• **Short exercise**:
Scan the data. Collect each line that contains the word "from".

• **Dataset excerpt**:
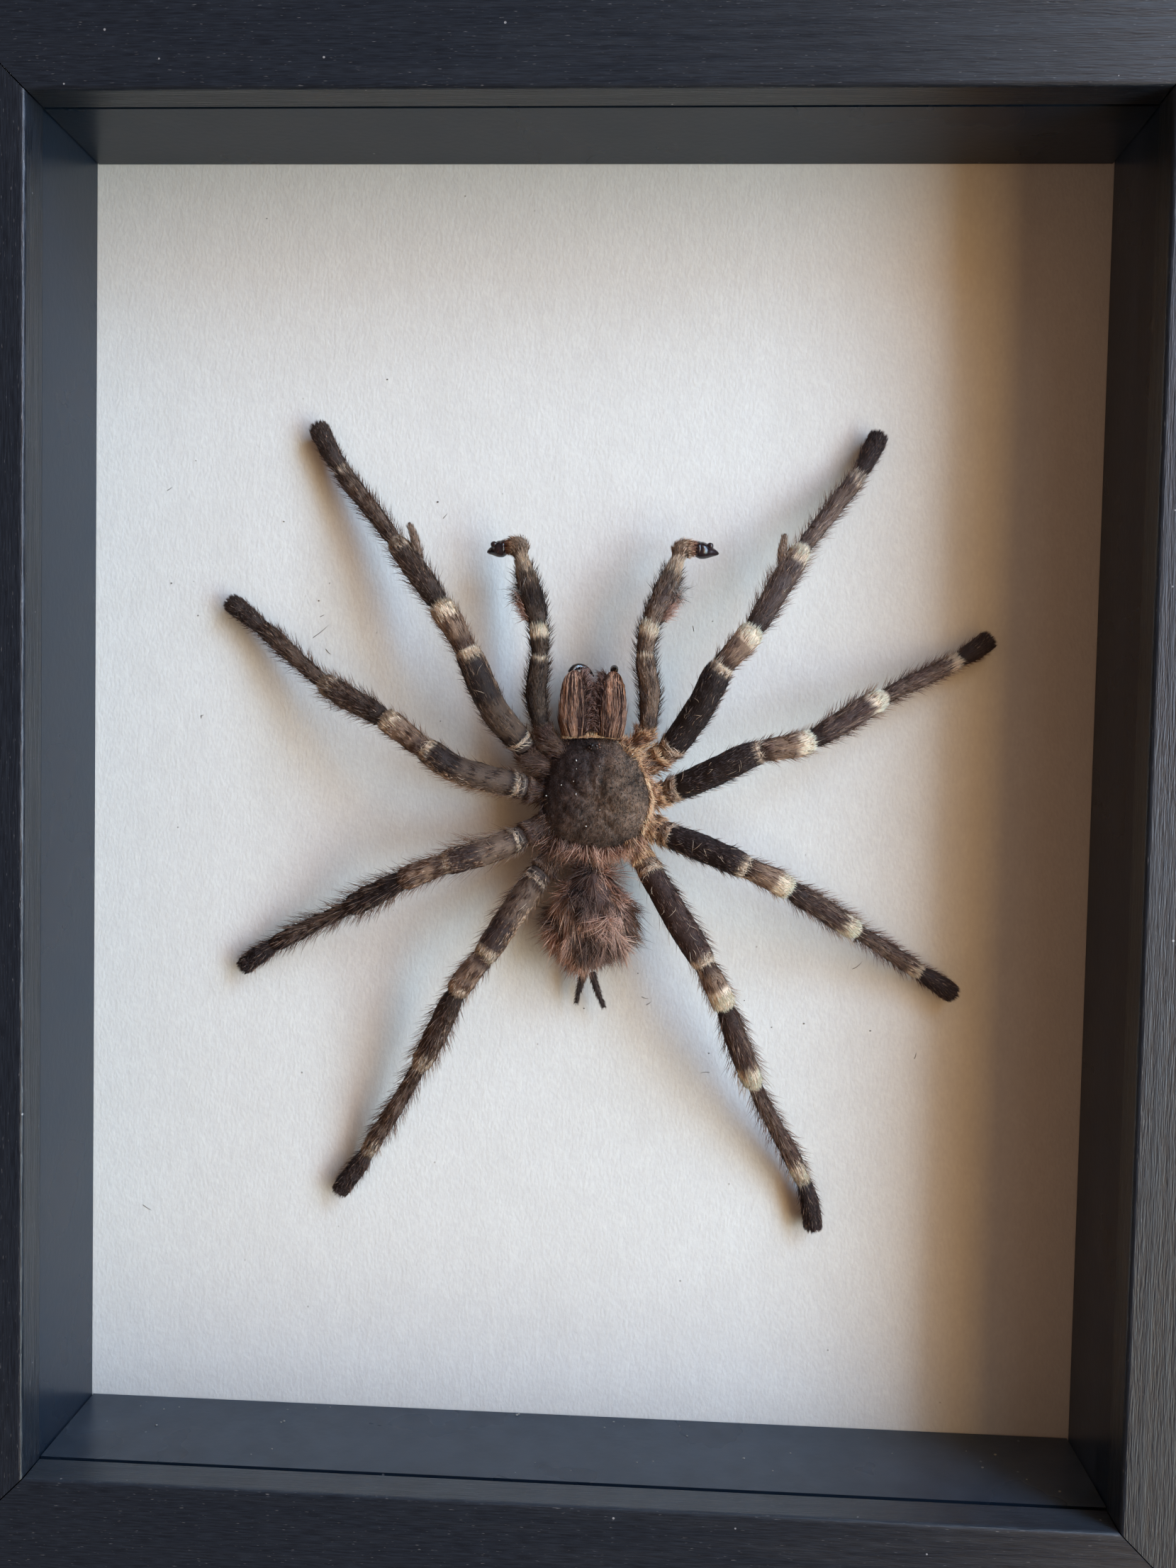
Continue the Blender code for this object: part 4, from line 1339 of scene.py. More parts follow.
@dataclass
class LegCoat:
    """How one leg's hair is coloured, with places counted in knots along the leg.

    shaggy is the side of the femur, +1 or -1, on which most of its long setae stand.
    """

    cream_bands: list[Triple]
    base: Colour
    femur: Colour
    shin: Colour
    foot: Colour
    dust: float
    shaggy: float
    fringe: float = 1.0
    shin_dust: float = 0.0
    femur_streak: float = 0.0
    lit_edge: float = 0.0
    knee: tuple[Colour, ...] = ((0.13, 0.07, 0.05), (0.20, 0.115, 0.085), (0.26, 0.165, 0.125))
    knee_streak: Colour = (0.60, 0.39, 0.26)
    thigh_streak: Colour = (0.58, 0.375, 0.25)
    lit: Colour = (0.72, 0.47, 0.305)

    def single_hairs(self) -> int:
        """Return how many single pale hairs lie on the thigh: more where it is plain and dark."""
        return 3 if self.femur_streak else 11

    def table(self) -> list[tuple[float, Colour]]:
        """Return the ground colour along the leg."""
        base, femur, shin, foot = np.array((self.base, self.femur, self.shin, self.foot))
        ring = base * 0.3 + np.array(CREAM) * 0.45
        hip = [(0.0, base), (0.55, base * 0.8), (0.62, ring), (0.74, base * 0.5), (0.86, base * 0.6),
               (0.92, ring * 1.15), (1.04, ring)]
        thigh = [(1.07, femur * 0.8), (1.16, femur), (2.7, femur), (2.9, femur * 1.25)]
        knee = list(zip((3.05, 3.4, 4.0), self.knee))
        shank = [(4.03, shin * 0.45), (4.3, shin * 0.8), (4.8, shin), (5.02, shin * 0.6), (5.4, shin * 1.1),
                 (5.8, shin * 0.85), (6.02, foot), (6.7, foot), (7.0, foot * 1.5)]
        return [(place, tuple(colour)) for place, colour in (*hip, *thigh, *knee, *shank)]

    def ground(self, places: Array, angles: Array, points: Array) -> Array:
        """Find the colour of the coat before each hair varies.

        Args:
            places: Where along the leg, in knots from its start.
            angles: Where round it, in radians from its top.
            points: The same places in the world.

        Returns:
            The colours.
        """
        colours = read_colours(self.table(), places)
        cloud = lattice_noise(points / (2.4 * MM), 21)
        near_knee = between((2.0, 2.6), (2.85, 2.95), places)
        shin = between((4.1, 4.4), (5.95, 6.05), places)
        share = self.dust * (0.35 + 0.65 * near_knee) + self.shin_dust * shin
        colours = mixed(colours, GREY, np.clip(share, 0.0, 1.0) * smoothstep(0.2, 0.8, cloud))
        strand = stacked(angles * 3.0, places * 1.1, 0.0)
        streak = smoothstep(0.50, 0.70, lattice_noise(strand, 5))
        on_patella = between((3.0, 3.1), (3.97, 4.01), places)
        colours = mixed(colours, self.knee_streak, streak * 0.75 * on_patella)
        colours = mixed(colours, TAN, streak * 0.38 * shin)
        thigh = between((1.1, 1.3), (2.8, 2.95), places)
        fine = smoothstep(0.54, 0.70, lattice_noise(strand * np.array((2.6, 0.9, 1.0)), 15))
        colours = mixed(colours, self.thigh_streak, fine * self.femur_streak * thigh)
        flank = smoothstep(0.35, 1.25, angles * np.sign(self.lit_edge))
        colours = mixed(colours, self.lit, abs(self.lit_edge) * flank * thigh * (0.6 + 0.4 * fine))
        lip = stacked(angles * 2.2, 0.0, 0.0)
        for start, end, strength in self.cream_bands:
            ragged = places + 0.16 * (lattice_noise(strand * 1.7, 9) - 0.5)
            ragged = ragged + 0.06 * (lattice_noise(lip, 8) - 0.5)
            inside = smoothstep(start - 0.05, start + 0.05, ragged) * (places < end)
            colours = mixed(colours, CREAM, strength * inside)
        return colours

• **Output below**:
Continue the Blender code for this object: part 4, from line 1339 of scene.py. More parts follow.
            places: Where along the leg, in knots from its start.
            angles: Where round it, in radians from its top.